Biz, sağlık sisteminin merkezine aile hekimliğini yerleştireceğiz. Aile hekimliği bu sistemde anahtar olacaktır ve doğru hekimle doğru hastayı buluşturan aile hekimleri, toplum sağlığını yönetme sorumluluğuna sahip olacaklardır.”
“Bu dönüşümün sonuçlarını çok kısa bir süre içinde tüm Türkiye görecektir.”
Birinci, Türkiye’nin güçlü bir sağlık altyapısına sahip olduğunu vurgularken, “Bu büyük altyapıyla önemli bir dönüşümü hayata geçirebilecek kapasiteye sahibiz ve bunu gerçekleştirdik. Bu değişimin olumlu sonuçlarını tüm Türkiye çok yakında gözlemleyecek. Başarı, sağlık sistemimizin tamamının ortak bir hedef doğrultusunda çalışacağına dayanıyor. 21 bin 600 aile hekimi, hedeflerimizin gerçekleştirilmesi için yoğun bir şekilde çalışıyor ve vatandaşlarımızın sağlıklarına katkıda bulunuyor. Bu tablo bizleri mutlu ediyor,
Birinci, yeni yılda 1000 yeni Aile Sağlığı Merkezi açılacağını ve aile hekimliği sisteminin içerisine daha fazla hekim dahil edileceğini bildirdi.
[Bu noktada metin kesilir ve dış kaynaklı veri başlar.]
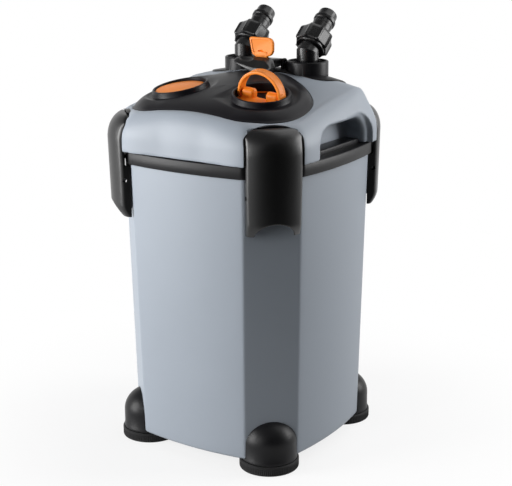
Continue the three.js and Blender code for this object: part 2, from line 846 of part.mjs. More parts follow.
function makePrimeSpring() {
  const wire = new THREE.Shape();
  wire.absarc(0, 0, springWire, 0, 2 * Math.PI, false);
  return solid(new THREE.ExtrudeGeometry(wire, {
    steps: springTurns * 8, curveSegments: 3, bevelEnabled: false, extrudePath: new SpringLine(),
  }));
}

function makePrimerBarrel() {
  const outer = controlBore - touchGap;
  return solid(revolve([
    [buttonStemRadius + runningGap, -barrelDepth],
    [outer + barrelWall, -barrelDepth],
    [outer + barrelWall, -wellDepth - touchGap],
    [outer, -wellDepth - touchGap],
    [outer, -barrelDepth + barrelWall],
    [buttonStemRadius + runningGap, -barrelDepth + barrelWall],
  ], 24));
}

// ---------------------------------------------------------------- service cap and bail
function bailLug(x) {
  const shape = new THREE.Shape();
  const foot = -capSink - 1;
  shape.moveTo(-bailLugRadius, foot);
  shape.lineTo(bailLugRadius, foot);
  shape.lineTo(bailLugRadius, bailHingeHeight);
  shape.absarc(0, bailHingeHeight, bailLugRadius, 0, Math.PI, false);
  const bore = new THREE.Path();
  bore.absarc(0, bailHingeHeight, bailPivotRadius + touchGap, 0, 2 * Math.PI, true);
  shape.holes.push(bore);
  return alongX(shape, x - bailLugWidth / 2, x + bailLugWidth / 2);
}

function makeServiceCap() {
  const top = -capSink;
  let cap = solid(revolve([
    [0, top - capThickness - capPlugDepth],
    [capPlugRadius, top - capThickness - capPlugDepth],
    [capPlugRadius, top - capThickness],
    [capRadius, top - capThickness],
    [capRadius, top - 1],
    [capRadius - 1, top],
    [0, top],
  ], 28));
  const lugX = Math.sqrt((bailRadius - bailThickness) ** 2 - bailLugRadius ** 2) - runningGap - bailLugWidth / 2;
  for (const x of [-lugX, lugX]) cap = cap.add(solid(bailLug(x)));
  return cap;
}

function makeBail() {
  const arch = new THREE.Shape();
  const outer = bailRadius;
  const inner = bailRadius - bailThickness;
  arch.moveTo(outer, 0);
  arch.absarc(0, 0, outer, 0, Math.PI, false);
  arch.lineTo(-inner, 0);
  arch.absarc(0, 0, inner, Math.PI, 0, true);
  const bow = prism(arch, -bailWidth / 2, bailWidth / 2).rotateX(Math.PI / 2);
  let bail = solid(bow);
  for (const side of [-1, 1]) {
    const eye = cylinder(bailWidth / 2, inner, outer, 20).rotateY(side * Math.PI / 2);
    const pivot = cylinder(bailPivotRadius, inner - bailPivotReach, inner + 1, 12).rotateY(side * Math.PI / 2);
    bail = bail.add(solid(eye)).add(solid(pivot));
  }
  return bail;
}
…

Ayrıca, ilerleyen süreçte hekimlerin iş yükünün azaltılacağını ve kronik hastalık yönetiminin de daha etkin bir şekilde sürdürülmesi sağlanacağını belirtti.
“Birlikte daha güçlü olacağız.”
Birinci, Türkiye’nin sağlık harcamalarının karşılığında memnuniyet oranının dünyada en yüksek olduğunu ifade etti.
“Son 100 yıl içerisinde yapılan hastane yatak kapasitesinin birkaç kat üzerinde kapasiteye 15 yılda ulaştık. Hastanelerimizin yaşını 49’dan 13’e indirirken, son teknoloji ile donatılmış güçlü bir altyapıya sahibiz. Buradaki amacımız sağlık hizmetlerine ulaşımı kolaylaştırmak ve uzun vadede sağlık çıktılarının kalitesini artırmaktır. Bunu birlikte başaracağız, geçmişte de birlikte başardık. Kasım ayında 4 milyon 100 bin vatandaşımıza izleme ve tarama uygulayan aile hekimlerimize teşekkürlerimizi sunuyoruz. Birlikte çok güçlü bir geleceğe doğru ilerleyeceğiz.”